The installation that has landed what I consider to be the prize spot is by Indian Architects Studio Mumbai. It takes inspiration from the so called unauthorized structures that exist in Mumbai, narrow slithers of buildings “basically sandwiched between the outside wall of a warehouse and the boundary wall of a property”. (The images below are from the audiovisual in the entrance foyer - and express the architectural inspiration.)


The location of the structure - called In Between Architecture - in the Cast Court seems to create an unexpected conversation between two opposing ideas of public space: that defined on the one hand as the grand, sun filled, open piazza in Renaissance Florence, and on the other by the circulation thoroughfares in Mumbai today, that run through private dwellings, in between spaces, drawing the light in from slits above. Private spaces that symbolise the pressures on public space. (This is a view from the inside of the structure looking up - a plaster cast of a real tree, an organic form absorbed within the concrete shape sits central to the building.)

David stands taller than the structure, seeming to contemplate it with a certain wariness – and the dialogue is electrifying.
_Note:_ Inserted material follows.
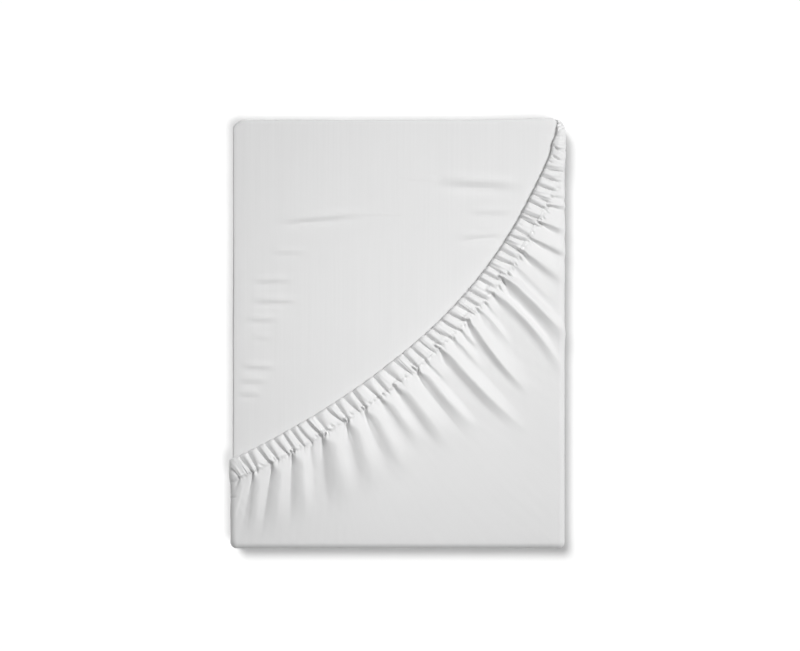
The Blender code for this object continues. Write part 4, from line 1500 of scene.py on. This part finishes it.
class StudioSettings(bpy.types.PropertyGroup):
    """The floor, the lights and the camera."""

    floor: FloatVectorProperty(
        name="Floor", description="Colour of the floor", subtype="COLOR", size=3,
        default=(0.50, 0.50, 0.50), min=0.0, max=1.0)
    sky: FloatProperty(
        name="Room light", description="Strength of the light from all round", default=0.12,
        min=0.0, max=4.0)
    key: FloatProperty(
        name="Side light", description="Power of the light from the right", default=23.6,
        min=0.0, max=400.0, unit="POWER")
    key_turn: FloatProperty(
        name="Side light turn", description="Its direction, in degrees from the right",
        default=35.0, min=-180.0, max=180.0)
    key_rise: FloatProperty(
        name="Side light rise", description="Its height, in degrees over the level",
        default=51.0, min=5.0, max=90.0)
    key_away: FloatProperty(
        name="Side light distance", description="How far away it stands", default=1.8, min=0.5,
        max=6.0, unit="LENGTH")
    key_size: FloatProperty(
        name="Side light size", description="Width of the light", default=0.4, min=0.01,
        max=3.0, unit="LENGTH")
    top: FloatProperty(
        name="Top light", description="Power of the soft light above", default=0.36,
        min=0.0, max=400.0, unit="POWER")
    top_over: FloatVectorProperty(
        name="Top light place", description="The place it hangs over", size=2,
        default=(-0.018, -0.032), unit="LENGTH")
    top_rise: FloatProperty(
        name="Top light height", description="How high it hangs", default=0.345, min=0.1, max=3.0,
        unit="LENGTH")
    top_size: FloatProperty(
        name="Top light size", description="Width of the light", default=0.3, min=0.01,
        max=3.0, unit="LENGTH")
    left: FloatProperty(
        name="Left light", description="Strength of the low light from the left", default=0.25,
        min=0.0, max=10.0)
    floor_light: FloatProperty(
        name="Floor light", description="Strength of the light on the floor", default=2.23,
        min=0.0, max=10.0)
    shadow_light: FloatProperty(
        name="Shadow light", description="Strength of the light that draws the packet's shadow",
        default=4.26, min=0.0, max=10.0)
    lens: FloatProperty(
        name="Lens", description="Focal length in millimetres", default=85.0, min=20.0, max=300.0)
    view_width: FloatProperty(
        name="View width", description="Width that the picture takes in at the front panel",
        default=0.600, min=0.1, max=3.0, unit="LENGTH")
    view_middle: FloatVectorProperty(
        name="View middle", description="Where the camera looks, from the packet's middle", size=2,
        default=(0.001875, 0.00617), unit="LENGTH")


class FittedSheetSettings(bpy.types.PropertyGroup):
    """All the sizes and colours that can be changed."""

    packet: PointerProperty(type=PacketSettings)
    pocket: PointerProperty(type=PocketSettings)
    stitches: PointerProperty(type=StitchSettings)
    cotton: PointerProperty(type=CottonSettings)
    studio: PointerProperty(type=StudioSettings)


# ---------------------------------------------------------------- one operator for each piece
# How strongly the corner's cloth shows its streaks, as a share of the body's.
CORNER_STREAKS = 0.5
# The floor: half its width and how low it lies, in metres, and its roughness.
FLOOR_HALF = 4.0
FLOOR_LOW = -0.0003
FLOOR_ROUGHNESS = 0.9
SENSOR_WIDTH = 36.0
NEAREST_SEEN = 0.01
# The far lights: the setting that gives each its strength, how wide it is in the sky in degrees,
# where it comes from, and what it falls on.
FAR_LIGHTS = table(
    "name setting spread towards falls_on",
    ("left_light", "left", 12.0, (-0.86, 0.42, 0.24), "cloth"),
    ("floor_light", "floor_light", 15.0, (0.25, -0.21, 1.0), "floor"),
    ("shadow_light", "shadow_light", 20.6, (-0.29, 0.37, 1.0), "floor"),
)


class BEDDING_OT_folded_body(bpy.types.Operator):
    """Makes the sheet's body: one cloth, folded six times across and eight times along."""

    bl_idname = "bedding.folded_body"
    bl_label = "Folded Body"

    def execute(self, context):
        sheet = context.scene.fitted_sheet
        points, faces, cloth, size = folded_body(sheet.packet)
        piece = new_piece("folded_body", points, faces, cloth, cotton_sateen(sheet.cotton))
        give_thickness(piece, sheet.packet.ply_thickness, 0.0)
        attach(piece, "root")
        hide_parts(NODE)
        return {"FINISHED"}


class BEDDING_OT_corner_pocket(bpy.types.Operator):
    """Makes the gathered corner that wraps the packet, with its hem, folds and back panel."""

    bl_idname = "bedding.corner_pocket"
    bl_label = "Corner Pocket"

    def execute(self, context):
        sheet = context.scene.fitted_sheet
        points, faces, cloth = corner_pocket(sheet.pocket)
        material = cotton_sateen(sheet.cotton, "cotton_sateen_corner", sheet.cotton.streak * CORNER_STREAKS)
        piece = new_piece("corner_pocket", points, faces, cloth, material)
        give_thickness(piece, sheet.pocket.ply_thickness, -1.0)
        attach(piece, "root")
        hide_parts(NODE)
        return {"FINISHED"}


class BEDDING_OT_hem_stitches(bpy.types.Operator):
    """Sews the casing of the elastic hem with a line of short stitches."""

    bl_idname = "bedding.hem_stitches"
    bl_label = "Hem Stitches"

    def execute(self, context):
        sheet = context.scene.fitted_sheet
        points, faces, cloth = hem_stitches(sheet.pocket, sheet.stitches)
        material = cotton_sateen(sheet.cotton, "sewing_thread", 0.0)
        piece = new_piece("hem_stitches", points, faces, cloth, material)
        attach(piece, "root")
        return {"FINISHED"}


class BEDDING_OT_studio(bpy.types.Operator):
    """Sets the pale floor, the soft lights and the camera straight above the packet."""

    bl_idname = "bedding.studio"
    bl_label = "Studio"

    def execute(self, context):
        scene = context.scene
        studio = scene.fitted_sheet.studio
        mesh = bpy.data.meshes.new("floor")
        half, low = FLOOR_HALF, FLOOR_LOW
        mesh.from_pydata(
            [(-half, -half, low), (half, -half, low), (half, half, low), (-half, half, low)],
            [], [(0, 1, 2, 3)])
        mesh.materials.append(plain_paper("floor_paper", studio.floor, FLOOR_ROUGHNESS))
        floor = bpy.data.objects.new("floor", mesh)
        scene.collection.objects.link(floor)

        world = bpy.data.worlds.new("room light")
        world.use_nodes = True
        white = (1.0, 1.0, 1.0, 1.0)
        fill(world.node_tree.nodes["Background"], {"Color": white, "Strength": studio.sky})
        scene.world = world
        lit = {
            "cloth": self.only_on("lit cloth", ("folded_body", "corner_pocket", "hem_stitches")),
            "floor": self.only_on("lit floor", ("floor",)),
        }
        turn, rise = radians(studio.key_turn), radians(studio.key_rise)
        level = studio.key_away * np.cos(rise)
        place = (level * np.cos(turn), level * np.sin(turn), studio.key_away * np.sin(rise))
        self.area_light(scene, "side_light", studio.key, studio.key_size, place, lit["cloth"])
        place = (*studio.top_over, studio.top_rise)
        self.area_light(scene, "top_light", studio.top, studio.top_size, place, lit["cloth"])
        for far in FAR_LIGHTS:
            strength = getattr(studio, far.setting)
            self.far_light(scene, far.name, strength, far.spread, far.towards, lit[far.falls_on])

        lens = bpy.data.cameras.new("camera")
        lens.lens = studio.lens
        lens.sensor_width = SENSOR_WIDTH
        lens.clip_start = NEAREST_SEEN
        camera = bpy.data.objects.new("camera", lens)
        away = studio.view_width * studio.lens / lens.sensor_width
        spot = (studio.view_middle[0] - MIDDLE[0], studio.view_middle[1] - MIDDLE[1])
        camera.location = (*spot, UNDER_Z + away)
        scene.collection.objects.link(camera)
        scene.camera = camera
        scene.view_settings.view_transform = "Standard"
        scene.view_settings.look = "None"
        return {"FINISHED"}

    def only_on(self, name, pieces):
        """A collection of the pieces that a light falls on."""
        lit = bpy.data.collections.new(name)
        for piece in pieces:
            lit.objects.link(bpy.data.objects[piece])
        return lit

    def area_light(self, scene, name, power, size, place, lit):
        """A round soft light near the packet."""
        light = bpy.data.lights.new(name, "AREA")
        light.energy = power
        light.shape = "DISK"
        light.size = size
        self.hang(scene, light, place, lit)

    def far_light(self, scene, name, strength, spread, towards, lit):
        """A light so far away that it falls evenly, as wide in the sky as its spread in degrees."""
        light = bpy.data.lights.new(name, "SUN")
        light.energy = strength
        light.angle = radians(spread)
        self.hang(scene, light, towards, lit)

    def hang(self, scene, light, place, lit):
        """Hangs a light at a place, turned to the packet, to fall on some of the pieces only."""
        lamp = bpy.data.objects.new(light.name, light)
        lamp.location = place
        lamp.rotation_euler = (-Vector(place)).to_track_quat("-Z", "Y").to_euler()
        lamp.visible_camera = False
        lamp.light_linking.receiver_collection = lit
        scene.collection.objects.link(lamp)


OPERATORS = (
    BEDDING_OT_folded_body,
    BEDDING_OT_corner_pocket,
    BEDDING_OT_hem_stitches,
    BEDDING_OT_studio,
)


class BEDDING_PT_fitted_sheet(bpy.types.Panel):
    """Lists the steps that make the folded sheet, and the sizes and colours behind them."""

    bl_label = "Folded Fitted Sheet"
    bl_space_type = "VIEW_3D"
    bl_region_type = "UI"
    bl_category = "Bedding"

    def draw(self, context):
        sheet = context.scene.fitted_sheet
        for operator in OPERATORS:
            self.layout.operator(operator.bl_idname)
        for name in ("packet", "pocket", "stitches", "cotton", "studio"):
            box = self.layout.box()
            box.label(text=name.title())
            group = getattr(sheet, name)
            for setting in group.bl_rna.properties:
                if setting.identifier not in {"rna_type", "name"}:
                    box.prop(group, setting.identifier)


CLASSES = (
    PacketSettings,
    PocketSettings,
    StitchSettings,
    CottonSettings,
    StudioSettings,
    FittedSheetSettings,
    *OPERATORS,
    BEDDING_PT_fitted_sheet,
)


def register():
    """Adds the settings, the operators and the panel."""
    for cls in CLASSES:
        bpy.utils.register_class(cls)
    bpy.types.Scene.fitted_sheet = PointerProperty(type=FittedSheetSettings)


def unregister():
    """Takes them away again."""
    del bpy.types.Scene.fitted_sheet
    for cls in reversed(CLASSES):
        bpy.utils.unregister_class(cls)


def main():
    """Makes the pieces and the studio."""
    register()
    bpy.ops.bedding.folded_body()
    bpy.ops.bedding.corner_pocket()
    bpy.ops.bedding.hem_stitches()
    bpy.ops.bedding.studio()
    bpy.context.view_layer.update()


if __name__ == "__main__":
    main()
If you're in London, go and see it. If not, the website is: http://www.vam.ac.uk/collections/architecture/smallspaces/index.html


And... on a final note.

Walking past the V&A’s enormous halls in the evening, peering into the darkened galleries, contemplating the sleeping showcases and the objects inside them, quiet and still, is a beautiful, calming experience. I enjoyed this as much as the structures – and the other stunning architectural specimens which seem passé, redundant giants: the cast of Trajan’s Column for example, unceremoniously chopped into half to fit the void. What wonderful places museums are!